I was talking to my friend Steve at Carrot-Top Industries this afternoon about rewriting url’s because of a hosting move. He is a savvy web marketer but was unfamiliar with the power of using an .htaccess file to fix 404 errors.
What that means in layman terms is, the .htaccess file allows you to override the server-wide apache directives for just your stuff.
In Steve’s case, he wanted to do some simple redirections from old url’s that no longer exist to existing pages. Here’s how to do that.
- Create a new file in your root directory named .htaccess (yes, the file name starts with a dot).
- Make sure the redirects are wrapped within a <IfModule mod_rewrite.c></IfModule> tag. That allows other directives to sit in that file without impacting the rewrites.
- Understand that the file is read from top to bottom, so putting things in the wrong order can make very strange things happen.
- Understand the flags you can use to impact processing, like [L] for last and [R=301] for a permanent redirect.
- Try learning regular expressions if you dare – it makes redirecting via patterns much easier
- Save the file and test every change right away. As soon as the file is saved, the redirections will be live, there is no lag.
Let’s look at some examples to make this easier.
You want to change the “About Us” page from /about.html to now be /about-us.php without breaking links that may be pointing at the old url.
<IfModule mod_rewrite.c>
RewriteEngine On
Redirect /about.html about-us.php [R=301]
</IfModule>
The redirect above is about as simple as it gets, the addition of the [R=301] flag indicates that it’s a permanent redirect, and thus, Google will continue to flow PageRank to the “new” page. Without the 301 redirect, requests that come in get a 302 redirect which means Google still thinks the “old” page should be getting any PageRank.
You can also use the following syntax:
<IfModule mod_rewrite.c>
RewriteEngine On
Redirect permanent /about.html about-us.php
</IfModule>
Both versions do the same thing, one just seems a little easier to read.
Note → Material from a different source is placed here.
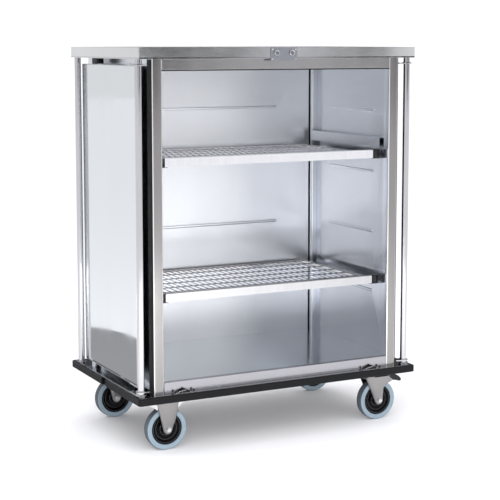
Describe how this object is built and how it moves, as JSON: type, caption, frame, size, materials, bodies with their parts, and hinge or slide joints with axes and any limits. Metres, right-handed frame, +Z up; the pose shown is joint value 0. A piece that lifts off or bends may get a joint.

Here’s one that I had to use recently when I stripped the dates out of the url’s on this blog. Although I am doing this one using the Redirection Plugin for WordPress I’ll still explain it as if it was in the .htaccess file.
<IfModule mod_rewrite.c>
RewriteEngine On
RedirectMatch 301 /(d*)/(d*)/(.*) /$3
</IfModule>
So the one above only does it’s redirect if it matches the first part. The first part is a regular expression that is looking for the following pattern: a slash, followed by a pattern starting with a digit, followed by a slash, followed by another pattern starting with a digit, followed by another slash, and finally anything. In this case it was /year/month/title-of-post and I needed to strip out the date part.
So using regular expressions means I can pick and choose what I want, in the above redirect I use 3 parenthesis. so the redirection says take whatever gets caught in the third one, and use that as the new url.
There’s a lot more you can do with .htaccess, and more complicated rewrites, but these two will handle the majority of the rewrites you’ll need.
I’ll stress 3 things: “test, test, test”. It’s easy to break stuff and completely bring down your site, so always test every new rewrite. If you break it, just go back to the previous version and replace it. You did back up the file right?
One final word about .htacess if your using WordPress. WordPress writes it’s own .htacess file, don’t write inside the wordpress specific rewrites, because your changes will get overwritten. Here’s what mine looks like:
# BEGIN WordPress
RewriteEngine On
RewriteBase /
RewriteCond %{REQUEST_FILENAME} !-f
RewriteCond %{REQUEST_FILENAME} !-d
RewriteRule . /index.php [L]# END WordPress
RewriteEngine On
more yada yada yada
WordPress looks for the #BEGIN and #END tags, just put your stuff under theirs.
i’ve been looking for some document like this one.
I started to fix my 404 url’s with apache and Webmaster Tools Options.
Thank you sir 🙂
Thanks for sharing this valuable information
I’m trying to get rid of several pesky 404 errors that keep appearing in Screaming Frog (it’s an SEO spider tool) – these are all nonsense links for some reason, and i just don’t see how to tell whatever is generating these links to destroy or ignore them…
would it be possible to do so in a similar way to a 301 redirect as you’ve mentioned above by writing to the .htaccess file?